What is your distribution model?
DataSphere is sold to our customers via the channel and through our direct sales force. It is available as a software subscription with no limits on the amount of data managed through the global data space. As we’re just beginning our sales expansion, we work closely with our early adopter customers to help them through each step of evaluation to implementation. This year, we will also be building out our channel relationships.
How many customers do you have?
We’re working with about a dozen customers right now. Our NDAs don’t allow me to name them, but these are household names in verticals like media and entertainment, oil and gas, and service roviders.
What is the total capacity you operate?
What we can say is that we fit well with enterprises managing at least 1PB of storage and have at least 500TB of data.
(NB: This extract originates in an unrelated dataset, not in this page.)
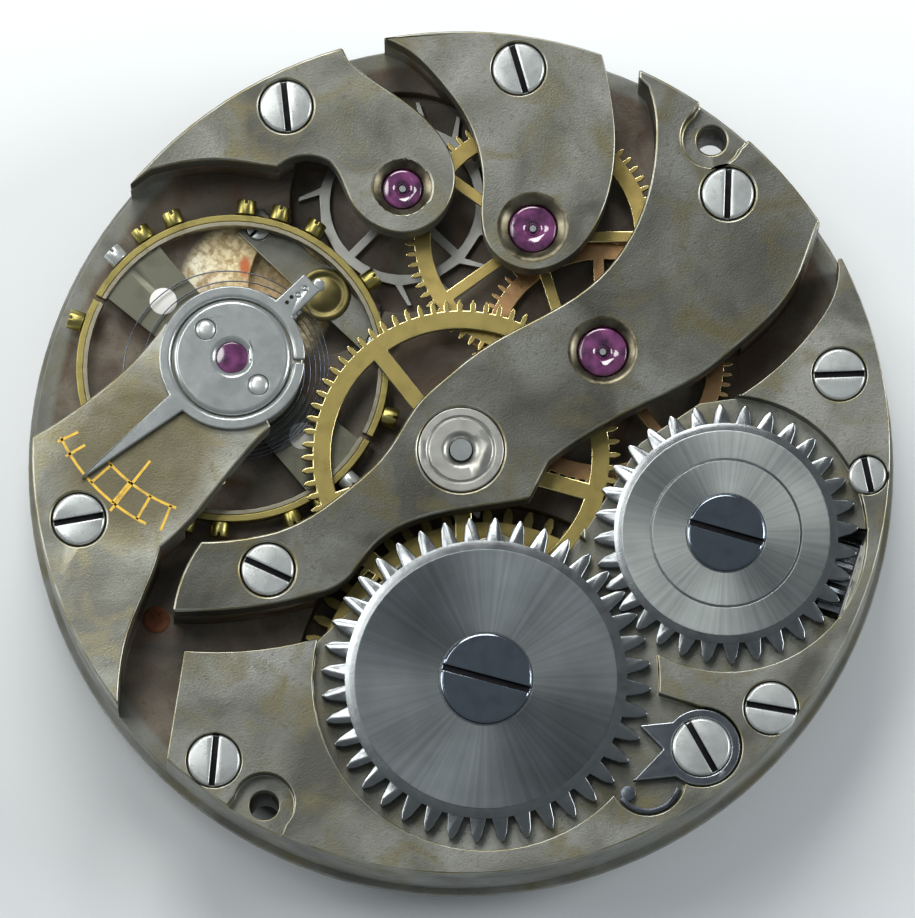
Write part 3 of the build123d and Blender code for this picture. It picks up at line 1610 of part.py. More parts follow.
def winding_phase():
    """The turn that puts a tooth of the winding pinion into a gap of the crown wheel."""
    pitch = 360 / crown_teeth
    gap = crown_phase + pitch / 2 - stem_angle
    gap = (gap + pitch / 2) % pitch - pitch / 2
    reach = (winding_from + winding_to) / 2 - hypot(crown.X, crown.Y)
    return 180 - degrees(radians(gap) * reach / winding_tip_r)


def winding_pinion():
    """The pinion on the stem axis that drives the crown wheel."""
    shape = stem_toothed(winding_teeth, winding_root_r, winding_tip_r, winding_from, winding_to,
                         winding_phase())
    return one(shape - stem_rod(stem_r + fit, winding_from - over, winding_to + over))


def sliding_pinion():
    """The clutch pinion, with its yoke groove and its square hole."""
    shape = stem_rod(sliding_r, sliding_from + sliding_end_w, sliding_to)
    shape += stem_toothed(sliding_teeth, sliding_root_r, sliding_r, sliding_from,
                          sliding_from + sliding_end_w, 0)
    groove = stem_rod(sliding_r + over, sliding_groove_from,
                      sliding_groove_from + sliding_groove_w)
    groove -= stem_rod(sliding_groove_r, sliding_from, sliding_to)
    hole = Box(square_hole_side, square_hole_side, plate_r)
    middle = Pos(0, 0, stem_z) * Rot(0, 0, stem_angle) * Rot(0, 90, 0) * Pos(0, 0, sliding_to)
    return one(shape - groove - middle * hole)


lever_high = lever_low + lever_t


def yoke():
    """The lever that shifts the sliding pinion."""
    shape = bar(yoke_pivot, yoke_pin_place, yoke_w, lever_low, lever_high)
    shape += disc(yoke_pivot, yoke_boss_r, lever_low, lever_high)
    shape += disc(yoke_pin_place, yoke_w / 2, lever_low, lever_high)
    shape += disc(yoke_pin_place, yoke_pin_r, lever_low, stem_z - sliding_groove_r - air)
    return one(shape - disc(yoke_pivot, yoke_post_r + fit, lever_low - over, lever_high + over))


def yoke_spring():
    """The flat spring that presses the yoke outward."""
    root = stem_place(yoke_spring_root_along, yoke_spring_root_aside)
    end = stem_place(yoke_spring_along, yoke_spring_aside)
    return one(bar(root, end, yoke_spring_w, lever_low, lever_high)
               + disc(root, yoke_spring_foot_r, lever_low, lever_high))


def setting_lever():
    """The lever that turns with the stem's pull and shifts the yoke."""
    tail = stem_place(setting_tail_along, setting_tail_aside)
    shape = disc(setting_screw, setting_boss_r, lever_low, lever_high)
    shape += bar(setting_screw, tail, setting_lever_w, lever_low, lever_high)
    shape += disc(tail, setting_lever_w / 2, lever_low, lever_high)
    return one(shape - disc(setting_screw, setting_screw_shank_r + fit, lever_low - over,
                            lever_high + over))


def setting_lever_screw():
    """The long screw that the setting lever turns on."""
    return one(screw(setting_screw, setting_screw_r, head_low, bridge_top + screw_rise,
                     setting_screw_shank_r, head_low - lever_low, setting_slot_angle))


def setting_cover_plate():
    """The thin plate that keeps the levers in their recess."""
    shape = cover_shape(0, 0, cover_t)
    shape -= disc(setting, cover_notch_r, -over, cover_t + over)
    for place in cover_screw_places():
        shape -= taper(place, cover_screw_r + fit, cover_screw_shank_r + fit, 0, cover_t)
    return one(shape)


def cover_screw(place):
    """A countersunk screw of the cover plate, with its head on the dial side."""
    body = taper(place, cover_screw_r, cover_screw_shank_r, 0, cover_t)
    body -= Pos(place.X, place.Y) * Rot(0, 0, stem_angle) * Box(
        2 * (cover_screw_r + over), small_slot_w, small_slot_h)
    return body + disc(place, cover_screw_shank_r, cover_t, cover_t + cover_screw_l)


# The motion work on the dial side

minute_phase = stem_angle + 180
cannon_phase = mesh_phase(stem_angle + 180, minute_teeth, minute_phase, cannon_leaves)
minute_pinion_phase = mesh_phase(stem_angle, hour_teeth, stem_angle, minute_leaves)
setting_phase = mesh_phase(stem_angle, minute_teeth, minute_phase, setting_teeth)


def cannon_pinion():
    """The cannon pinion, which carries the minute hand."""
    face = pinion_face(centre, cannon_leaves, cannon_module, cannon_phase)
    shape = slab(face, cannon_leaf_low, cannon_leaf_low + cannon_leaf_h)
    low = dial_recess_h - cannon_length
    seat_top = hour_wheel_low - hour_pipe_length
    shape += disc(centre, cannon_pipe_r, seat_top, cannon_leaf_low)
    shape += disc(centre, minute_seat_r, low, seat_top)
    return one(shape - disc(centre, centre_pivot_r + fit, low - over, dial_recess_h + over))


def hour_wheel():
    """The hour wheel with the pipe that carries the hour hand."""
    face = wheel_face(centre, hour_teeth, hour_module, stem_angle)
    shape = slab(face, hour_wheel_low, hour_wheel_low + motion_wheel_t)
    shape += disc(centre, hour_pipe_r, hour_wheel_low - hour_pipe_length, hour_wheel_low)
    return one(shape - disc(centre, cannon_pipe_r + fit, -cannon_length, dial_recess_h))


def minute_wheel():
    """The minute wheel with its pinion."""
    face = wheel_face(minute, minute_teeth, cannon_module, minute_phase)
    shape = slab(face, minute_wheel_low, minute_wheel_low + motion_wheel_t)
    pinion = pinion_face(minute, minute_leaves, hour_module, minute_pinion_phase)
    shape += slab(pinion, hour_wheel_low, minute_wheel_low)
    return one(shape - disc(minute, minute_post_r + fit, hour_wheel_low - over, minute_wheel_low + over))


def setting_wheel():
    """The intermediate wheel between the minute wheel and the sliding pinion."""
    face = wheel_face(setting, setting_teeth, cannon_module, setting_phase)
    shape = slab(face, setting_wheel_low, setting_wheel_low + setting_wheel_t)
    return one(shape - disc(setting, setting_post_r + fit, setting_wheel_low - over,
                            setting_wheel_low + over))


nodes = {
    "main_plate": main_plate(),
    "barrel_bridge": barrel_bridge(),
    "train_bridge": train_bridge(),
    "fourth_cock": train_cock("fourth", fourth),
    "escape_cock": train_cock("escape", escape),
    "balance_cock": balance_cock(),
    "bridge_screws": bridge_screws(),
    "train_jewels": train_jewels(),
    "pallet_jewels": pallet_jewels(),
    "balance_jewels": balance_jewels(),
    "centre_bushings": centre_bushings(),
    "centre_wheel": centre_wheel(),
    "centre_pinion": centre_pinion(),
    "third_wheel": train_wheel(third, third_teeth, third_module, third_phase, third_wheel_low,
                               third_spokes, third_spoke_angle),
    "third_pinion": train_pinion(third, third_leaves, centre_module, third_pinion_phase,
                                 third_pinion_low, floor_z),
    "fourth_wheel": train_wheel(fourth, fourth_teeth, fourth_module, fourth_phase,
                                fourth_wheel_low, fourth_spokes, fourth_spoke_angle),
    "fourth_pinion": train_pinion(fourth, fourth_leaves, third_module, fourth_pinion_phase,
                                  fourth_pinion_low, floor_z),
    "escape_wheel": escape_wheel(),
    "escape_pinion": train_pinion(escape, escape_leaves, fourth_module, escape_pinion_phase,
                                  escape_pinion_low, escape_floor_z),
    "pallet_fork": pallet_fork(),
    "pallet_stones": pallet_stones(),
    "pallet_arbor": pallet_arbor(),
    "pallet_bridge": pallet_bridge(),
    "balance_wheel": balance_wheel(),
    "balance_rim": balance_rim(),
    "balance_screws": rim_screws(rim_screw_frames()),
    "timing_screws": rim_screws(timing_screw_frames()),
    "balance_staff": balance_staff(),
    "roller": roller(),
    "impulse_jewel": impulse_jewel(),
    "hairspring": hairspring(),
    "hairspring_collet": hairspring_collet(),
    "hairspring_stud": one(stud_body(0, spring_z - stud_drop)),
    "regulator": regulator(),
    "endstone_cap": endstone_cap(),
    "cock_screws": cock_screws(),
    "lower_endstone_cap": lower_endstone_cap(),
    "barrel_drum": barrel_drum(),
    "barrel_cover": barrel_cover(),
    "barrel_arbor": barrel_arbor(),
    "mainspring": mainspring(),
    "ratchet_wheel": ratchet_wheel(),
    "ratchet_screw": ratchet_screw(),
    "crown_wheel": crown_wheel(),
    "crown_wheel_core": crown_wheel_core(),
    "winding_screws": winding_screws(),
    "click": click_piece(),
    "click_spring": click_spring(),
    "winding_pinion": winding_pinion(),
    "sliding_pinion": sliding_pinion(),
    "setting_lever": setting_lever(),
    "setting_lever_screw": setting_lever_screw(),
    "yoke": yoke(),
    "yoke_spring": yoke_spring(),
    "setting_cover_plate": setting_cover_plate(),
    "small_screws": small_screws(),
    "cannon_pinion": cannon_pinion(),
    "hour_wheel": hour_wheel(),
    "minute_wheel": minute_wheel(),
    "setting_wheel": setting_wheel(),
}
for node_name, node in nodes.items():
    export_step(node, f"parts/{node_name}.step")
print("least gap of the hairspring to itself", round(least_spring_gap(), 3), "mm")
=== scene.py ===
# %% [markdown]
# # A mechanical watch movement
# The movement is seen from its bridge side, as a watchmaker sees it with the case back off.
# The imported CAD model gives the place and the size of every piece. This script gives the pieces
# their bevels, their finishes and a few finer shapes, and sets up the camera and the lights.

# %% Load the frame
import bpy
import json
import math
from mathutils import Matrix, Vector

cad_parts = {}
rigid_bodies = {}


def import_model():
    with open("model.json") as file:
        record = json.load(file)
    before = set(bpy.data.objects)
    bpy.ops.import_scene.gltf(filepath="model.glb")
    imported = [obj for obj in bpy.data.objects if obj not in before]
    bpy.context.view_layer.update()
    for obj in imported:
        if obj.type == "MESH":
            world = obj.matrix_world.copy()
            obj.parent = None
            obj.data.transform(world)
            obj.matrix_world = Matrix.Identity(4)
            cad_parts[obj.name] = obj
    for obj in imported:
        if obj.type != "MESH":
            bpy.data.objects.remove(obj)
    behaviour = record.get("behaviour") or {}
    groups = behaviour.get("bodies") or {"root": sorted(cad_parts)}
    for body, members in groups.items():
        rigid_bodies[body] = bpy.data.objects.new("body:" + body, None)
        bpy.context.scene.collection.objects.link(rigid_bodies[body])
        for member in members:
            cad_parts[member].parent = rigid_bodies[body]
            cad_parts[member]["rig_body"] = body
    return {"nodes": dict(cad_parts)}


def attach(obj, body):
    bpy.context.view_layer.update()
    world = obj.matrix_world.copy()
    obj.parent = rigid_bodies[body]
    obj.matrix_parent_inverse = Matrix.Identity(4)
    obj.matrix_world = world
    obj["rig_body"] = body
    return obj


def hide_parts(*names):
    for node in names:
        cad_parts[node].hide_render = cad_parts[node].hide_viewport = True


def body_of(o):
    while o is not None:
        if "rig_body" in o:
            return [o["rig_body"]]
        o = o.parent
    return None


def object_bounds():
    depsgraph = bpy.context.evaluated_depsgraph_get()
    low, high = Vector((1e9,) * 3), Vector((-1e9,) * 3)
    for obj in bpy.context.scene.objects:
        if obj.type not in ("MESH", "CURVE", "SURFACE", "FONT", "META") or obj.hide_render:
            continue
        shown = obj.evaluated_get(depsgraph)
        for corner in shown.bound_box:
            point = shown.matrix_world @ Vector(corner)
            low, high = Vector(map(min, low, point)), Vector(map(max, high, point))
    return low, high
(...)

How is the product priced and licensed?
DataSphere is licensed as an annual subscription, with no limits on the amount of storage capacity or number of data objects managed. Customers can add a second DataSphere for high availabilty. Clients, applications and servers are attached to DataSphere through our DSX Extended Services data portal. Each DSX portal attached to DataSphere is available as an annual subscription license, and customers can add features to DSX according to their unique business needs and scale using the environment of their choice.
What about your international presence?
We have a number of employees working around the world, and are proud to be working with international customers even at this early stage in our business. What DataSphere can do is incredibly compelling, and the innovators we’re working with aren’t limited by geography. As the accounts grow, so will we, and our business operations will expand to support our customer base.
What are the priorities for 2017?
I can tell you that we are focused on continuing to develop DataSphere to meet the needs of our customers in 2017 and grow our business. We believe that we have a solution to the storage industry’s biggest challenges across complexity, performance and costs, and we’re excited to be working hard every day to help our customers simplify storage through automated data orchestration.